"Bukan soal seberapa banyak hasil tuaian tapi seberapa besar kegembiraan berbagi hasil panen."
Aku Adalah Sawah
Sawah. Itulah identitas ekologisku. Tepatnya identitas ekologi budaya.
Ekologi budaya itu, ikut kata antropolog Julian Steward, adalah lingkungan hidup, fisik dan sosial, tempatku berada. Dia adalah bentukan budaya komunitasku.
Bingung, ya. Oke, itu terlalu teoritis, memang.
Faktual saja: sawah. Itu ekologi budayaku. Aku lahir dan menghabiskan masa kanak-kanakku dalam komunitas Batak pesawah di pedalaman Toba sana.
Aku anak petani sawah. Ikut bekerja di sawah: mencangkul, membajak, menanam padi, memiara, menghalau burung, dan menuai padi.
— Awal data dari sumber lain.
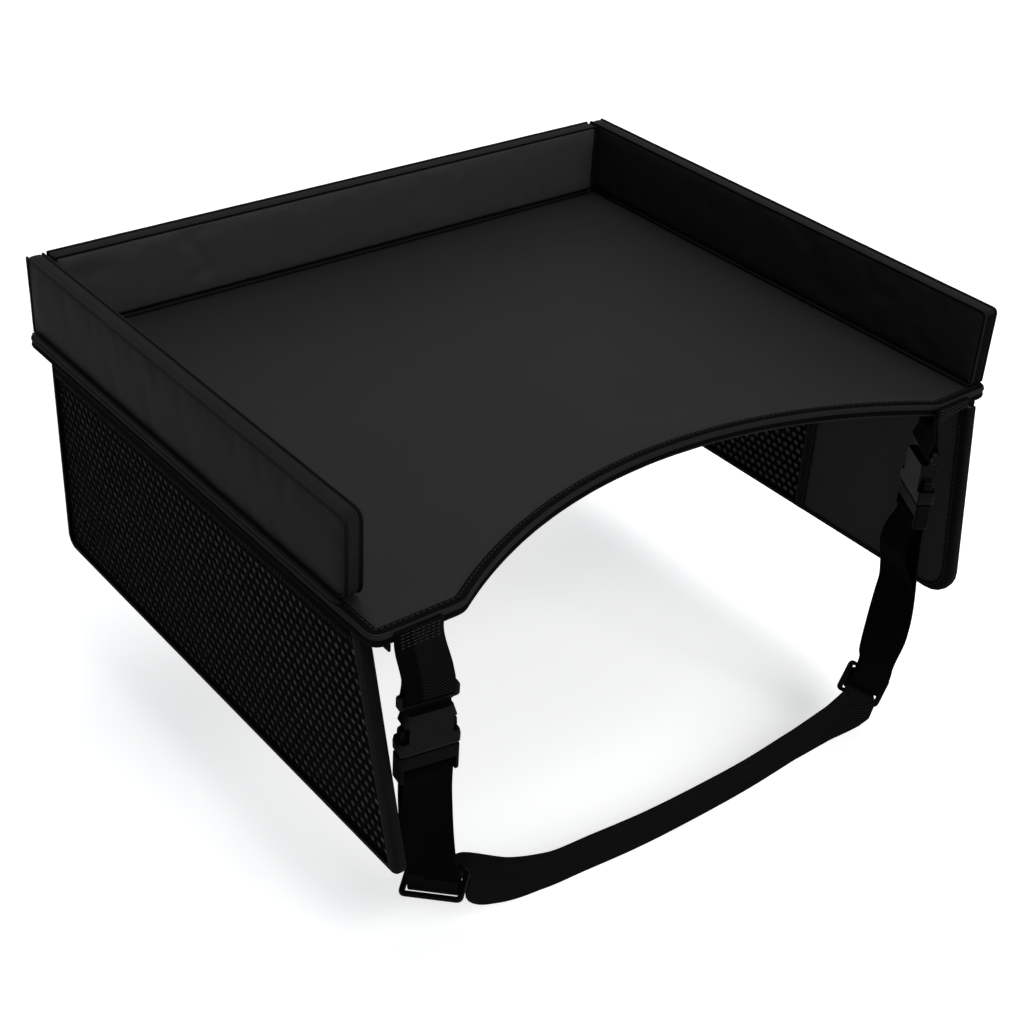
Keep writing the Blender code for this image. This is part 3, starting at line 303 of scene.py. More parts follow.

Juga mengangon kerbau, tenaga bajak sawah. Di kampungku, dulu ya, anak kecil dan kerbau adalah dua sahabat. Aku mengenal kerbau-kerbauku seperti kerbau-kerbauku mengenal aku.
Karena lahir, tumbuh, dan sehari-hari bergaul dengan orang-orang sawah, di tengah komunitas sawah, dengan sendirinya juga aku menyerap nilai-nilai budaya sawah. Istilah kerennya sosialisasi dan internalisasi nilai budaya.
Gak usahlah kujelas-jelaskan. Ini bukan ruang kuliah, kan?
Pendek cerita: tolong-menolong, saling berbagi, dan saling menjaga. Nilai-nilai itu tertanam dalam diriku. Itulah inti budaya sawah.